Your goal ▸ Copy every line that holds "Blender".

Records for the exercise ▸
------------
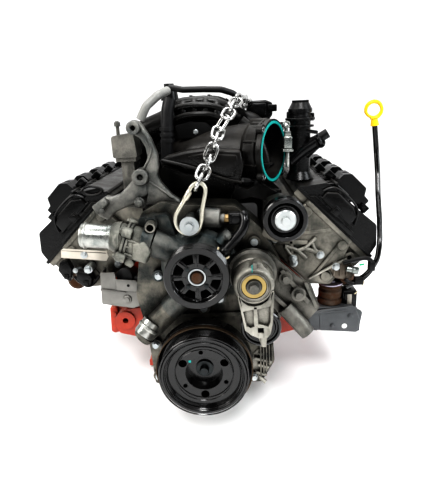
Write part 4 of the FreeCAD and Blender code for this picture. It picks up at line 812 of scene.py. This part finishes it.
def makeCoverDetail():
    # Trim of each valve cover, in its bank's own frame, and the filler loop beside one.
    for side, turn in banks.items():
        cover = Piece("valveCoverTrim" + side, turn)
        y, rail = coverMaker["front"], coverMaker["rail"]
        cover.plate([(-58, 369), (62, 369), (64, 373), (58, 381), (-52, 381), (-60, 373)], y - 9.4,
            y + 474, 2)
        cover.plate([(-40, 384), (44, 384), (40, 408), (20, 416), (-24, 416), (-42, 402)], y - 10, y - 2,
            3, 3)
        cover.tube([(-46, y - 7.5, 386), (-20, y - 8.6, 388), (20, y - 8.6, 388), (50, y - 7.5, 386)],
            1.8, fine=2)
        cover.tube([(-48, y - 6, 398), (-44, y - 6.4, 414), (-26, y - 6.4, 424), (24, y - 6.4, 424),
            (42, y - 6, 410), (50, y - 6, 392)], 2.2, fine=2)
        cover.block((-9, y - 13, 378), (9, y - 5, 396), 1.6)
        cover.block((-6, y - 15.5, 381), (6, y - 12, 393), 1)
        for k in range(5):
            at = y + 22 + 104 * k
            cover.block((61, at - 6, rail), (68, at + 6, 384), 1.4)
            cover.rod((64.5, at, 380), (64.5, at, 388), 4.2, sides=6, soft=0.5)
            cover.block((-66, at - 6, rail), (-60, at + 6, 384), 1.4)
        for k in range(17):
            at = y + 20 + 27 * k
            cover.tube([(-52, at, 404), (-40, at, 423), (-20, at + 2, 427), (4, at + 3, 427)], 2.4, fine=1)
        cover.tube([(-34, y + 4, 426.5), (-35, y + 240, 427), (-34, y + 468, 426.5)], 3.2, fine=2)
        cover.done("coverPlastic")
    loop = Piece("coverFillerLoop")
    loop.tube([(-250.1, -520, 333.1), (-236, -514, 340.5), (-216, -512, 338), (-203, -512, 330.5),
        (-215, -516, 322), (-237, -520, 321)], 2.6, closed=True)
    loop.plate([(-248, 322), (-240, 320), (-206, 328), (-214, 336), (-246, 330)], -512, -496, 2)
    loop.done("coverPlastic")


headMaker = {
    "front": -527.0,
    "ribs": [(16.5, 2.2, [(-30, 302), (-22, 298), (24, 352), (16, 356)]),
        (16.5, 2.2, [(62, 256), (70, 260), (58, 352), (50, 352)]),
        (18.5, 2.4, [(-48, 262), (-40, 256), (8, 300), (0, 306)]),
        (18.5, 2.4, [(-40, 304), (-48, 298), (-2, 254), (6, 260)]),
        (17, 2.2, [(-52, 252), (-42, 248), (-38, 312), (-48, 314)])]
}


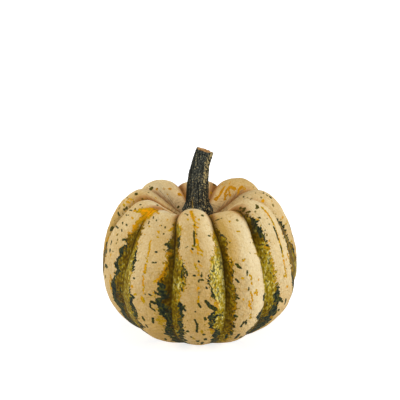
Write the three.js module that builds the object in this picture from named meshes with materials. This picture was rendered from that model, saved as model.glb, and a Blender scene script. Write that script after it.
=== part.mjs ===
// A sweet dumpling squash: a squat fruit of ten swollen ribs that rests on a small flat spot,
// and the dry, curved stem that it was cut with.
//
// Units are millimetres and +Z is up. The origin is on the surface that the squash rests on,
// under the middle of its overall box. Rib A faces -Y, and ribs B to J follow it towards +X
// and round the back.

import * as THREE from "three";

const DEGREE = Math.PI / 180;

// ---- Driving dimensions ---------------------------------------------------------------------

// The profile of a rib's crest, before its own lift and swell. It would reach below z = 0,
// where the skin is flat instead: that is the spot which the squash rests on.
const CREST = {
  equatorRadius: 61.5,
  equatorHeight: 42.5,
  riseAbove: 58.5, // from the equator up to where the crown would be with no hollow
  dropBelow: 46.5, // from the equator down to where the base would be if it weren't flat
  shoulderFullness: 2, // 2 is an ellipse, and more is squarer
  bellyFullness: 2.2,
};
const STEM_HOLLOW = { depth: 25, radius: 27, steepness: 3.5 };
const STEM_SEAT = { height: 73, radius: 10.5, blend: 3 }; // the hollow's flat floor
const BLOSSOM_DIMPLE = { depth: 6.5, radius: 13 };

// How deep the grooves are, as a share of a rib's half width, and how sharp they are, from a
// round valley at 0 to a crease at 1, at angles down the profile from the crown.
const GROOVE_STATIONS = [
  { angle: 0, depth: 0.05, sharpness: 1 },
  { angle: 12, depth: 0.1, sharpness: 1 },
  { angle: 20, depth: 0.5, sharpness: 1 },
  { angle: 28, depth: 0.6, sharpness: 1 },
  { angle: 40, depth: 0.45, sharpness: 1 },
  { angle: 63, depth: 0.32, sharpness: 0.9 },
  { angle: 92, depth: 0.15, sharpness: 0.7 },
  { angle: 130, depth: 0.11, sharpness: 0.35 },
  { angle: 160, depth: 0.09, sharpness: 0.25 },
  { angle: 180, depth: 0.05, sharpness: 0.2 },
];
const CREASE_SPAN = 0.985; // how much of a half circle a rib spans between two creases

// Each rib ends at a groove, whose azimuth at the shoulder and at the belly is in degrees from
// -Y towards +X. Lift raises the rib's shoulder and swell its belly, in millimetres.
const RIBS = [
  { name: "A", shoulderGroove: 12, bellyGroove: 15.5, lift: 3.5, swell: 2 },
  { name: "B", shoulderGroove: 46, bellyGroove: 41.5, lift: -4.5, swell: 5 },
  { name: "C", shoulderGroove: 71, bellyGroove: 83, lift: 4.5, swell: 2 },
  { name: "D", shoulderGroove: 112, bellyGroove: 114, lift: 3, swell: 0.5 },
  { name: "E", shoulderGroove: 160, bellyGroove: 158, lift: 2.5, swell: 3 },
  { name: "F", shoulderGroove: 203, bellyGroove: 200, lift: -2, swell: 0.5 },
  { name: "G", shoulderGroove: 251, bellyGroove: 241, lift: 1, swell: 1.5 },
  { name: "H", shoulderGroove: 275, bellyGroove: 266, lift: 2, swell: 1.5 },
  { name: "I", shoulderGroove: 304, bellyGroove: 310, lift: -1.5, swell: -1 },
  { name: "J", shoulderGroove: 338, bellyGroove: 344.5, lift: -7.5, swell: 2.5 },
];
const GROOVE_DRIFT = { from: 32, to: 68 }; // where a groove leaves one azimuth for the other
const LIFT = { angle: 43, spread: 20 };
const SWELL = { angle: 97, spread: 30 };

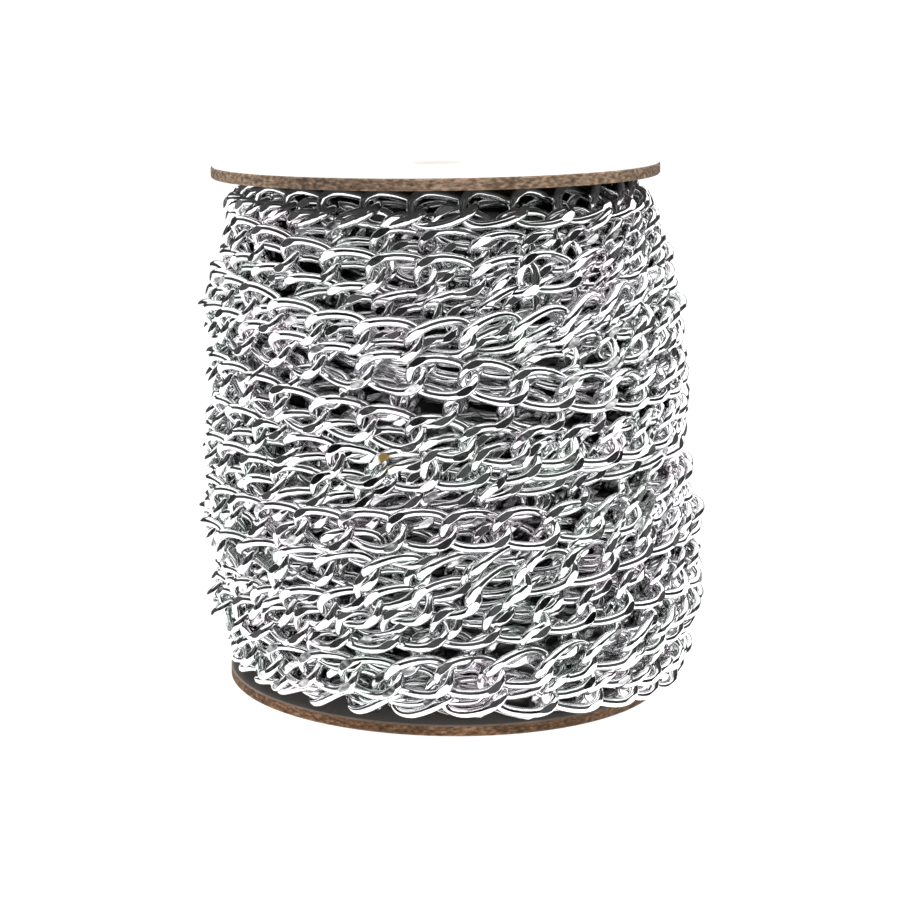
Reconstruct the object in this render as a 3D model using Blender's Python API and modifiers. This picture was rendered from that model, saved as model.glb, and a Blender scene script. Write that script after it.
------------
Complete response ▸
Write part 4 of the FreeCAD and Blender code for this picture. It picks up at line 812 of scene.py. This part finishes it.
Write the three.js module that builds the object in this picture from named meshes with materials. This picture was rendered from that model, saved as model.glb, and a Blender scene script. Write that script after it.
Reconstruct the object in this render as a 3D model using Blender's Python API and modifiers. This picture was rendered from that model, saved as model.glb, and a Blender scene script. Write that script after it.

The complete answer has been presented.